The romping Scherzo starts as a canon with the piano leading the strings by a bar, but then naughtily slides up a semitone from E-flat to E major (a Beethoven trick) for a different canon this time at an interval of two bars. The second half of the Trio sees the crotchet and four quavers motif return in a different guise.

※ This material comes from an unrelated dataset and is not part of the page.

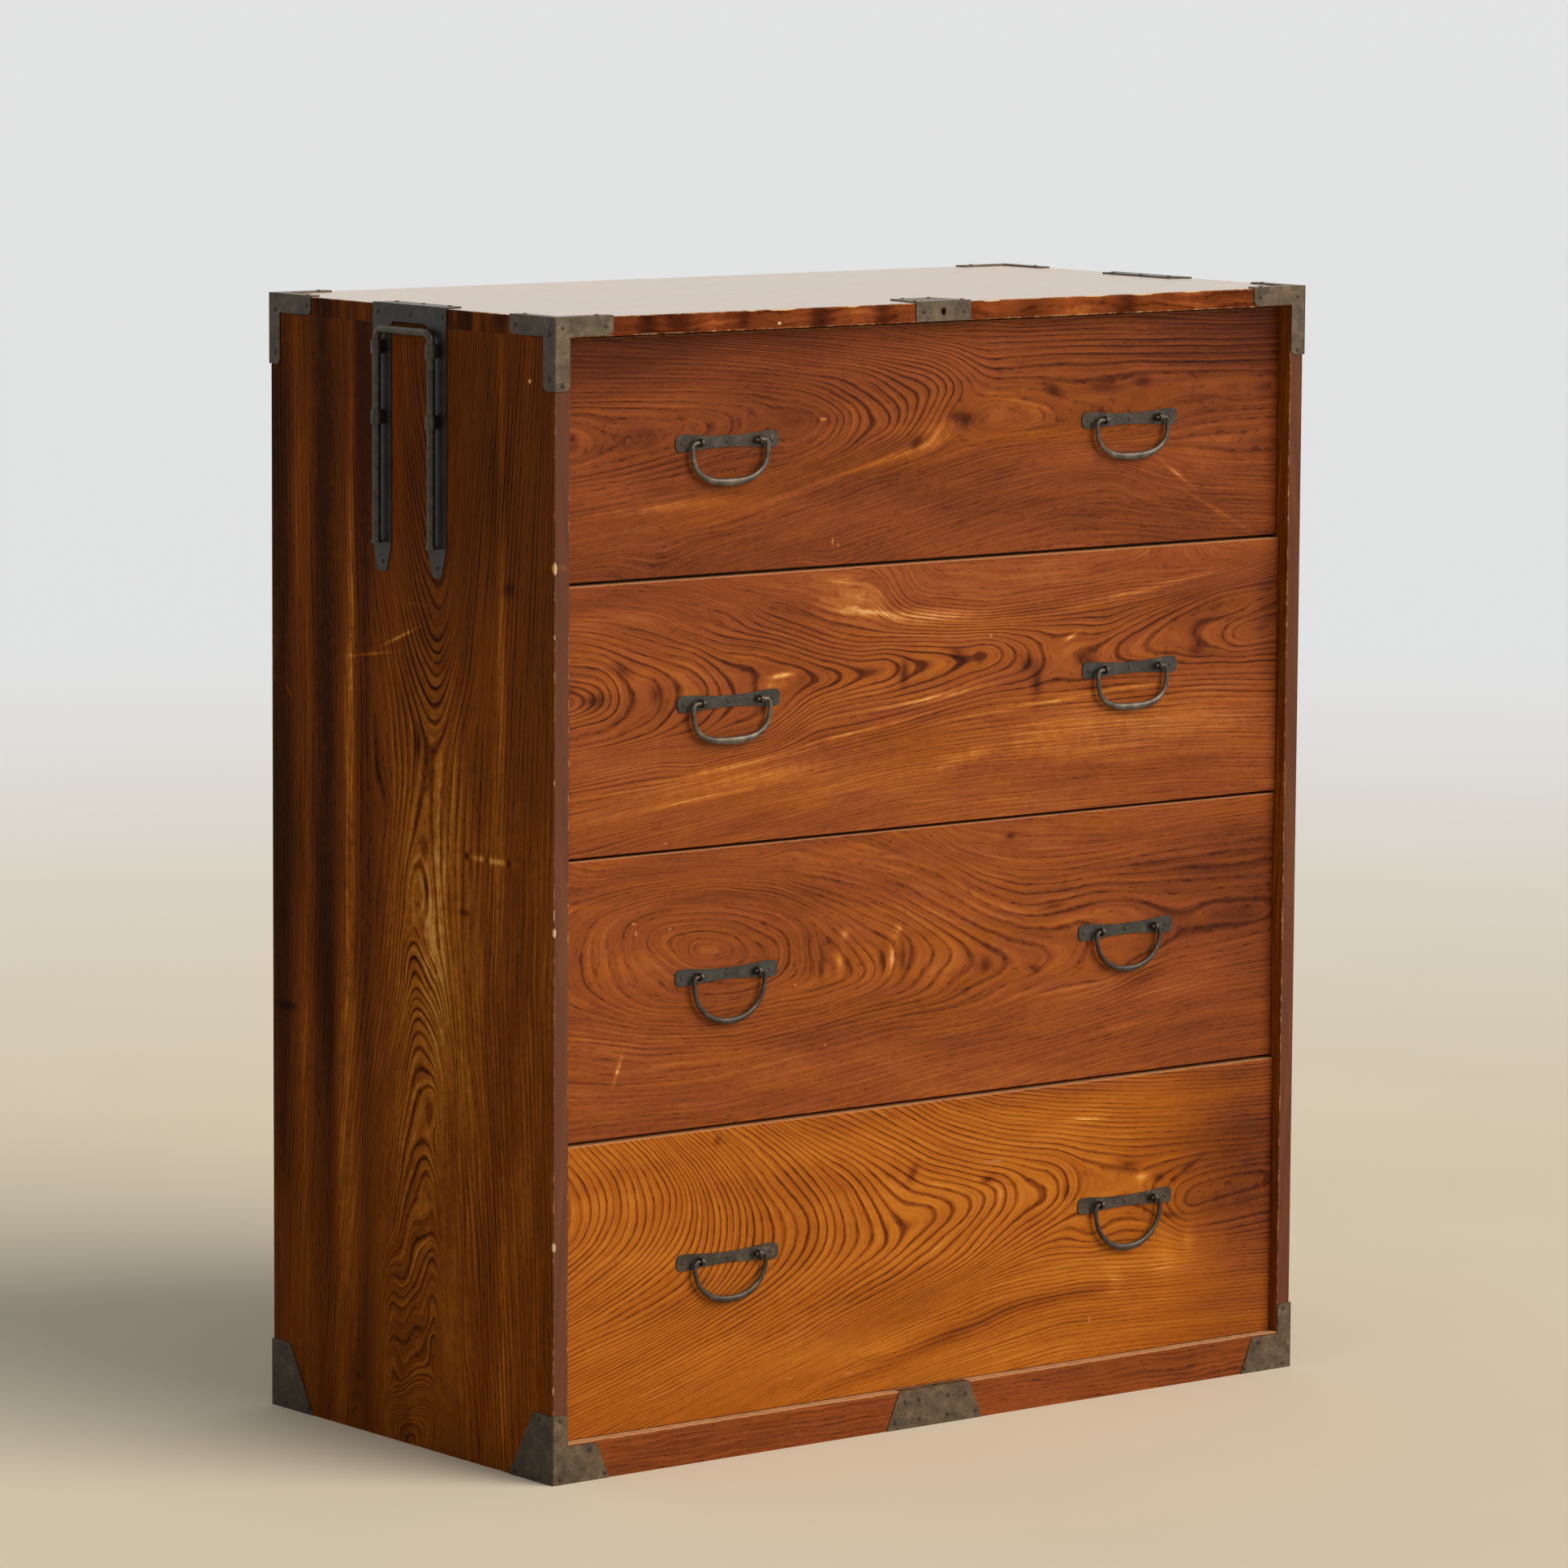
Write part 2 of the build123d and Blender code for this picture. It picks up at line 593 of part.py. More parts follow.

The Finale is unusually long, even for Schubert and even in the revised, shorter, 748-bar form played today (no requested repeat of the first 230 bars and a further 90-odd bars cut from the original). It is in a combination of sonata form (like a conventional first movement) and the more usual last movement form of a Rondo. After the unpromising opening theme, which sounds like it might have been overheard in a well-used bar, the second theme of the movement is more exotic. The time-signature shifts from 6/8 to 2/2, squashing 8 quavers into the time previously taken by 6, and the rapid repeated quavers on the violin and later in octaves on the piano (illustrated) produce an effect like a Hungarian cimbalon. Anticipating the ‘cyclic form’ later used extensively by César Franck and others, Schubert revisits the cello’s theme from the opening of the Andante; a further recurrence adds the cimbalon-style accompaniment. After a careful and exhaustive analysis of this movement, the musicologist John Gingerich writes: ‘Is the finale of the E-flat Trio too long? In its published form, I would have to say a grudging “yes”; in its original [longer] form, in which it was first successfully performed, it was just the right length.’ Opinions differ.